You will need to install the following to your EC2 instance:

"Apache Kafka"
"IAM MSK authentication package"
"Confluent.io Amazon S3 Connector"

# Set classpath
export CLASSPATH=/home/ec2-user/kafka_2.13-3.5.1/libs/aws-msk-iam-auth-1.1.5-all.jar

# Launch Confluent server
cd confluent-7.2.0/bin/
./kafka-rest-start /home/ec2-user/confluent-7.2.0/etc/kafka-rest/kafka-rest.properties

Create API Endpoints

In the AWS API gateway, you will require the following API endpoints:

Run posting emulation scripts

# Batch
python user_posting_emulation.py

# Streaming
python user_posting_emulation_streaming.py

Batch Processing

Kafka and EC2

As this was a cloud-based project, Apache Kafka was configured and run via an Amazon EC2 instance. In order to connect to the EC2 client machine, I created a .pem file containing my private key. I installed Kafka and the MSK authentication package onto the client machine, and configured my AWS IAM role to authenticate to an MSK cluster which would contain my topics:

124df56aef51.pin: for Pinterest posts data
124df56aef51.geo: for post geolocation data
124df56aef51.user: for post user data

S3 Bucket and Confluent

After creating these three topics in my MSK cluster, I created an S3 bucket to store my topic data in, and configured a connection between my MSK topics and the S3 bucket using a custom plugin and Confluent connector.

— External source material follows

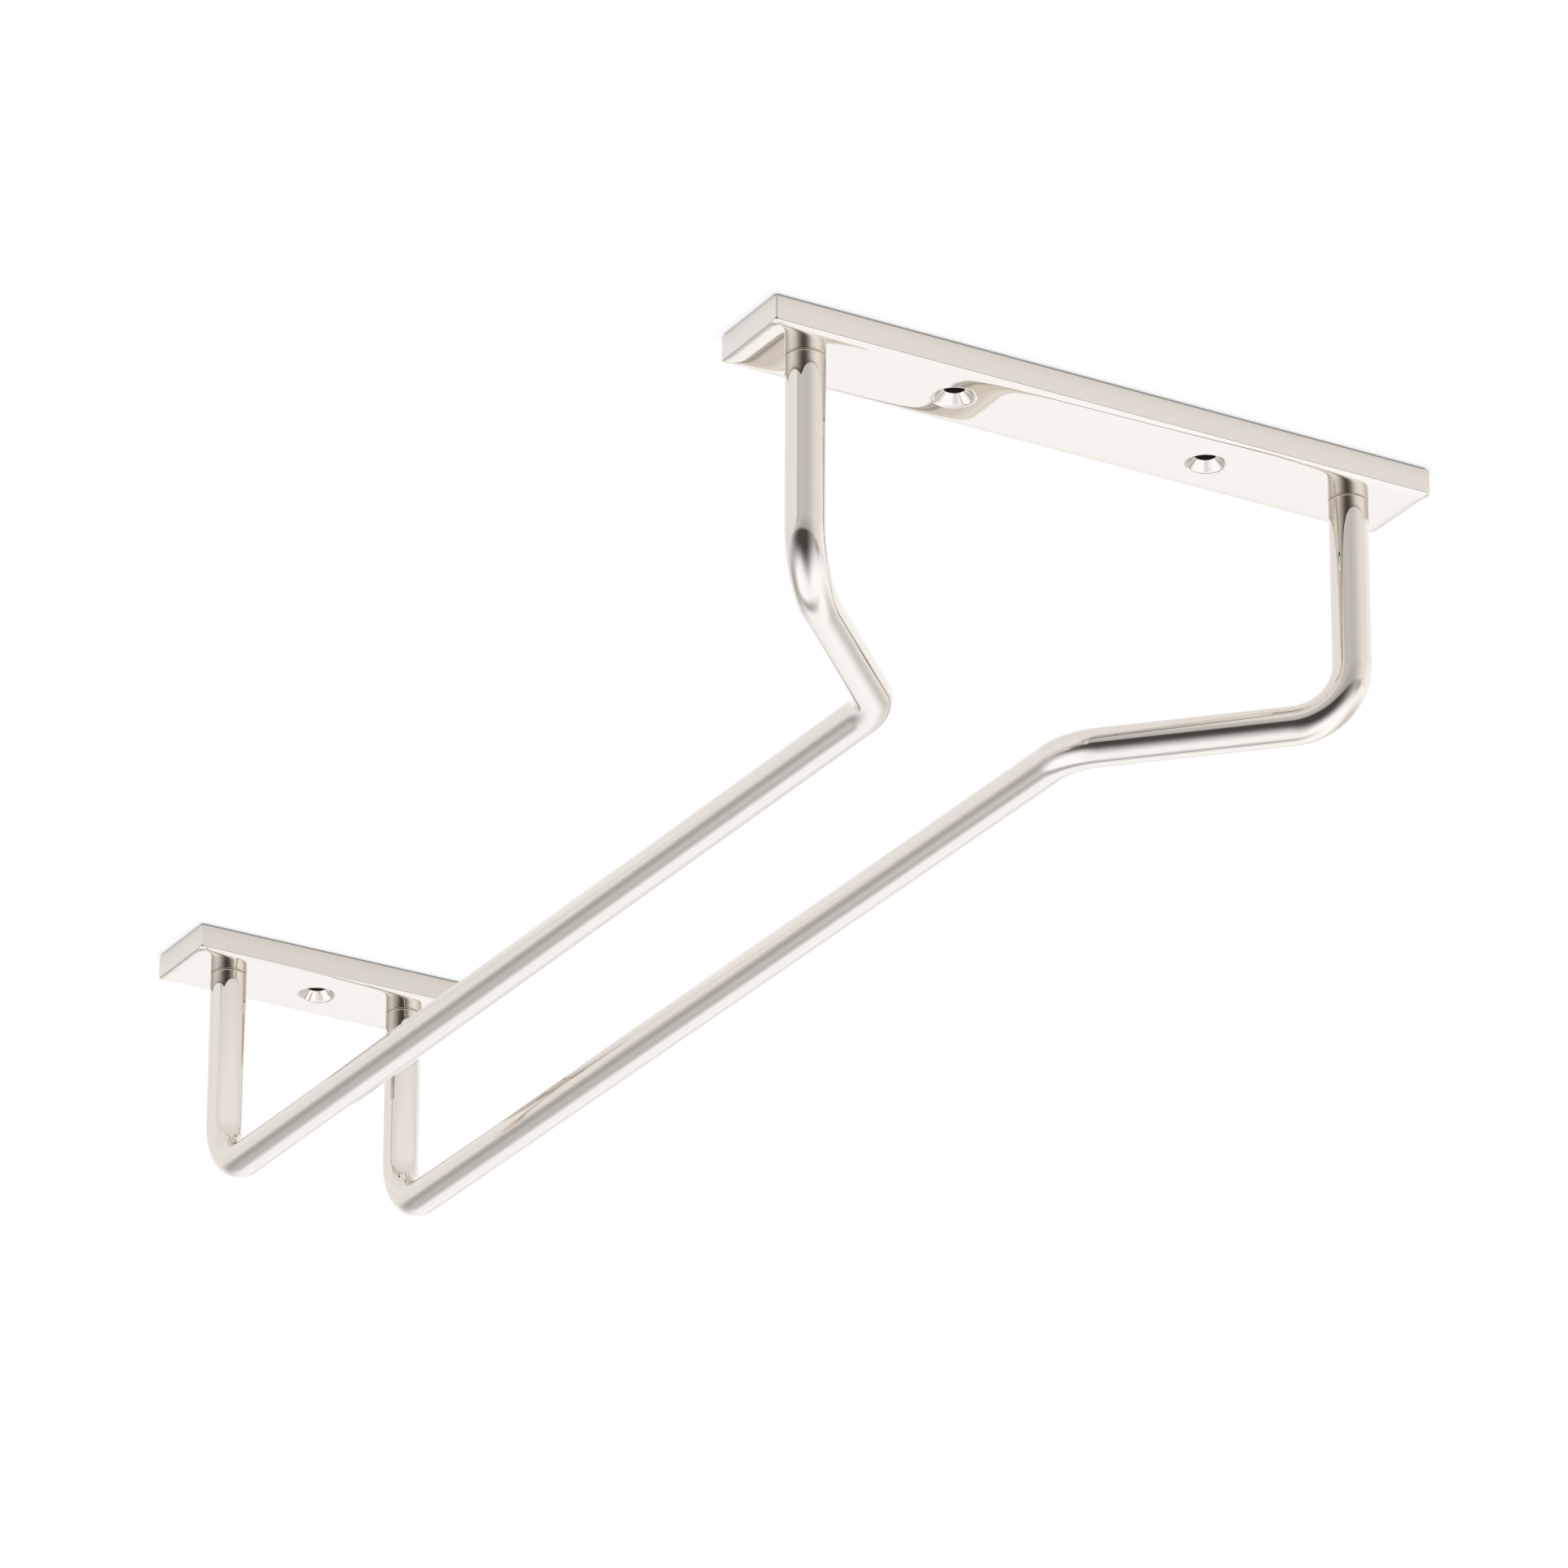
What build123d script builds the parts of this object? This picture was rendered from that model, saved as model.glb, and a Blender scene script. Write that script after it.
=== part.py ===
from build123d import *
from math import radians, tan
import os

# A hanging rack for stemware, fixed to the underside of a shelf. Two bent round rods carry the
# glasses by their feet. A wide bar plate holds the front ends of the rods and a narrow one their
# back ends, each with a countersunk screw that is driven from the plate's hidden top face.
#
# The origin is the middle of the front plate's top face, which lies against the shelf.
# +X is to the right of someone who faces the rack, +Y runs to its back, and +Z points up.
# Lengths are in millimetres and angles in degrees.

# Rods: two mirror images of one bent bar
rod_diameter = 9.5
rod_end_chamfer = 0.4
post_to_post = 380.0
front_post_spacing = 147.0
rail_spacing = 51.5
rail_drop = 63.0
flare_depth = 48.0
post_bend_radius = 14.0
flare_bend_radius = 18.0

# Plates: two lengths cut from one flat bar, each reaching past its rods' posts by an overhang
plate_depth = 25.0
plate_thickness = 7.0
plate_edge_rounding = 0.6
plate_end_chamfer = 0.4
front_plate_overhang = 15.0
back_plate_overhang = 14.25

# Mounting holes: countersunk from below for the wood screws that go up into the shelf
mount_hole_diameter = 5.0
mount_sink_diameter = 10.0
mount_rim_rounding = 1.0
front_mount_spacing = 68.0

# Rod screws: countersunk machine screws with a hexagon socket
screw_diameter = 5.0
screw_length = 16.0
screw_head_diameter = 9.6
screw_tip_clearance = 2.5
screw_head_recess = 0.3
socket_width = 3.0
socket_depth = 1.9

# Clearances
screw_hole_clearance = 0.25
screw_thread_clearance = 0.05
screw_seat_clearance = 0.05

# Angles
sink_angle = 90.0
drill_point_angle = 118.0

# How far a cut runs past the face that it opens
overrun = 1.0


def cone_height(wide, narrow, angle):
    """The height over which a cone of this full angle goes from one diameter to the other."""
    return (wide - narrow) / 2 / tan(radians(angle / 2))


def cone_growth(height, angle):
    """How much wider a cone of this full angle gets over this height."""
    return 2 * height * tan(radians(angle / 2))


def turned(half_outline):
    """The solid turned about the Z axis from one half of its outline, given as (radius, height)."""
    outline = Polyline(*half_outline, close=True)
    return revolve(Plane.XZ * make_face(outline), Axis.Z)


def mount_hole_cut():
    """A through hole with its countersink, where Z zero is the plate's underside."""
    hole = mount_hole_diameter / 2
    sink = mount_sink_diameter / 2
    seat = cone_height(mount_sink_diameter, mount_hole_diameter, sink_angle)
    top = plate_thickness + overrun
    return turned([(0, -overrun), (sink, -overrun), (sink, 0), (hole, seat), (hole, top), (0, top)])


def screw_hole_cut():
    """The clearance hole of a rod screw and its countersink, where Z zero is the plate's top."""
    hole_diameter = screw_diameter + 2 * screw_hole_clearance
    sink_diameter = screw_head_diameter + 2 * screw_seat_clearance
    sink_diameter += cone_growth(screw_head_recess, sink_angle)
    seat = cone_height(sink_diameter, hole_diameter, sink_angle)
    hole = hole_diameter / 2
    sink = sink_diameter / 2
    bottom = -plate_thickness - overrun
    return turned([(0, overrun), (sink, overrun), (sink, 0), (hole, -seat), (hole, bottom), (0, bottom)])


def plate(length, mount_places, screw_places):
    """A bar plate with its top face at Z zero, its holes at these places along its length."""
    section = Plane.YZ * RectangleRounded(plate_depth, plate_thickness, plate_edge_rounding)
    bar = Pos(0, 0, -plate_thickness / 2) * extrude(section, length / 2, both=True)
    by_length = bar.faces().sort_by(Axis.X)
    bar = chamfer(by_length[0].edges() + by_length[-1].edges(), plate_end_chamfer)
    for place in mount_places:
        bar -= Pos(place, 0, -plate_thickness) * mount_hole_cut()
    rims = bar.edges().filter_by(GeomType.CIRCLE).filter_by(
        lambda edge: abs(edge.radius - mount_sink_diameter / 2) < mount_rim_rounding / 2
    )
    bar = fillet(rims, mount_rim_rounding)
    for place in screw_places:
        bar -= Pos(place, 0, 0) * screw_hole_cut()
    return bar


def rod_line():
    """The axis of the left rod: front post, flare, rail and back post."""
    post = -front_post_spacing / 2
    rail = -rail_spacing / 2
    corners = [
        (post, 0, -plate_thickness),
        (post, 0, -rail_drop),
        (rail, flare_depth, -rail_drop),
        (rail, post_to_post, -rail_drop),
        (rail, post_to_post, -plate_thickness),
    ]
    return FilletPolyline(*corners, radius=[post_bend_radius, flare_bend_radius, post_bend_radius])


def thread_hole_cut():
    """The blind hole that is tapped into a rod's end, where Z zero is that end's face."""
    radius = screw_diameter / 2 + screw_thread_clearance
    reach = screw_length + screw_head_recess - plate_thickness + screw_tip_clearance
    point = cone_height(2 * radius, 0, drill_point_angle)
    return turned([(0, overrun), (radius, overrun), (radius, -reach), (0, -reach - point)])


def left_rod_solid():
    """The left rod with its ends chamfered and tapped."""
    line = rod_line()
    start = Plane(origin=line @ 0, z_dir=line % 0)
    bar = sweep(start * Circle(rod_diameter / 2), path=line)
    bar = chamfer(bar.edges().group_by(Axis.Z)[-1], rod_end_chamfer)
    for end in (line @ 0, line @ 1):
        bar -= Pos(end) * thread_hole_cut()
    return bar


def rod_screw():
    """A countersunk screw on the Z axis, its head's top just under Z zero."""
    head = screw_head_diameter / 2
    shank = screw_diameter / 2
    top = -screw_head_recess
    neck = top - cone_height(screw_head_diameter, screw_diameter, sink_angle)
    tip = top - screw_length
    body = turned([(0, top), (head, top), (shank, neck), (shank, tip), (0, tip)])
    socket = extrude(RegularPolygon(socket_width / 2, 6, major_radius=False), -socket_depth)
    return body - Pos(0, 0, top) * socket


os.makedirs("parts", exist_ok=True)

front_post_x = front_post_spacing / 2
back_post_x = rail_spacing / 2
mount_x = front_mount_spacing / 2

front_length = front_post_spacing + 2 * front_plate_overhang
back_length = rail_spacing + 2 * back_plate_overhang
front_plate = plate(front_length, [-mount_x, mount_x], [-front_post_x, front_post_x])
back_plate = Pos(0, post_to_post, 0) * plate(back_length, [0], [-back_post_x, back_post_x])
left_rod = left_rod_solid()

nodes = {
    "front_plate": front_plate,
    "back_plate": back_plate,
    "left_rod": left_rod,
    "right_rod": mirror(left_rod, about=Plane.YZ),
}

screw_places = {
    "front_left_screw": (-front_post_x, 0, 0),
    "front_right_screw": (front_post_x, 0, 0),
    "back_left_screw": (-back_post_x, post_to_post, 0),
    "back_right_screw": (back_post_x, post_to_post, 0),
}
for name, place in screw_places.items():
    nodes[name] = Pos(place) * rod_screw()

for name, shape in nodes.items():
    export_step(shape, f"parts/{name}.step")
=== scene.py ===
import bmesh
import bpy
from math import atan, atan2, cos, pi, radians, sin, tan
from mathutils import Matrix, Quaternion, Vector


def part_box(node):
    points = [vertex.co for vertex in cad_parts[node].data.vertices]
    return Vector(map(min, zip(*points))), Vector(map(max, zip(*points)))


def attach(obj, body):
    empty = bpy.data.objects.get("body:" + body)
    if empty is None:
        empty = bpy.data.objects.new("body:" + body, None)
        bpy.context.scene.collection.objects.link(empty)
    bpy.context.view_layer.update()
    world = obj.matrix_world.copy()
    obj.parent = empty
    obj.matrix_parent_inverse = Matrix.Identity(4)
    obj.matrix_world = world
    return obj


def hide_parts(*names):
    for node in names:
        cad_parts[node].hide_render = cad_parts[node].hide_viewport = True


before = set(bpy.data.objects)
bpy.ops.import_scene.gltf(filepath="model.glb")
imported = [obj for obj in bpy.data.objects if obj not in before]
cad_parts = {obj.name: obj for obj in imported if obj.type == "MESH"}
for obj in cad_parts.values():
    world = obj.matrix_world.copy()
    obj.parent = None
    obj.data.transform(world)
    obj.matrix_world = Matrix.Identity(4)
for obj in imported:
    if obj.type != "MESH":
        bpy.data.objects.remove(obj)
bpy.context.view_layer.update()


# Front plate
# The wide bar that carries the front ends of both rods and goes up against the shelf. It is a
# length of flat bar with two holes countersunk from below for the wood screws and two from above
# for the rod screws. It is buffed to a mirror, which wears its edges down, and nickel plated.

# The edges: a power of one is a round edge, and more is a softer one.
BAR_CORNER = 0.0007
BAR_TOP_EDGE = 0.00045
BAR_EDGE = 0.00078
EDGE_POWER = 1.5
EDGE_STEPS = 14

# The buffed underside's normals tilt by this slope at its edge, and by half of it at the reach.
# The mesh itself falls away by only a share of that slope, the sink, over the width.
BUFF_SLOPE = 0.46
BUFF_REACH = 0.0014
BUFF_FALL = 4
BUFF_WIDTH = 0.006
BUFF_SINK = 0.5
BUFF_STEPS = 18
RISE_STEPS = 60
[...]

Kafka REST Proxy Integration

Using an AWS Gateway REST API, I configured a Kafka REST proxy integration method to enable interaction with my MSK clusters using the API. This would enable me to use user_posting_emulation.py to send data to my Kafka topics via the API.

Databricks

Now that I had obtained and stored some data for each of my topics, I mounted the S3 bucket containing the data to a Databricks account. Using PySpark, I was able to create dataframes for the data from each topic, and perform cleaning and processing on each dataframe.

Using the cleaned data, I was able to analyse the data to obtain useful information and statistics.

The most popular category in each country
The most popular category each year
The user with the most followers in each country
The most popular category with each age group

df_most_popular_category_by_age = df_user.select(col("ind"), col("age"))\
    .join(df_pin.select(col("ind"), col("category")), df_user["ind"] == df_pin["ind"])\
    .drop("ind")\
    .withColumn("age_group", get_age_category_udf(col("age")))\
    .drop("age")\
    .groupBy("age_group", "category")\
    .agg(count('category').alias("category_count"))\
    .orderBy(col("category").asc())

df_most_popular_category_by_age.select("age_group", "category", "category_count")\
    .groupBy("age_group")\
    .agg(max("category_count").alias("category_count"))\
    .join(df_most_popular_category_by_age, on=['age_group','category_count'], how='inner')\
    .orderBy(col("age_group").asc()).show()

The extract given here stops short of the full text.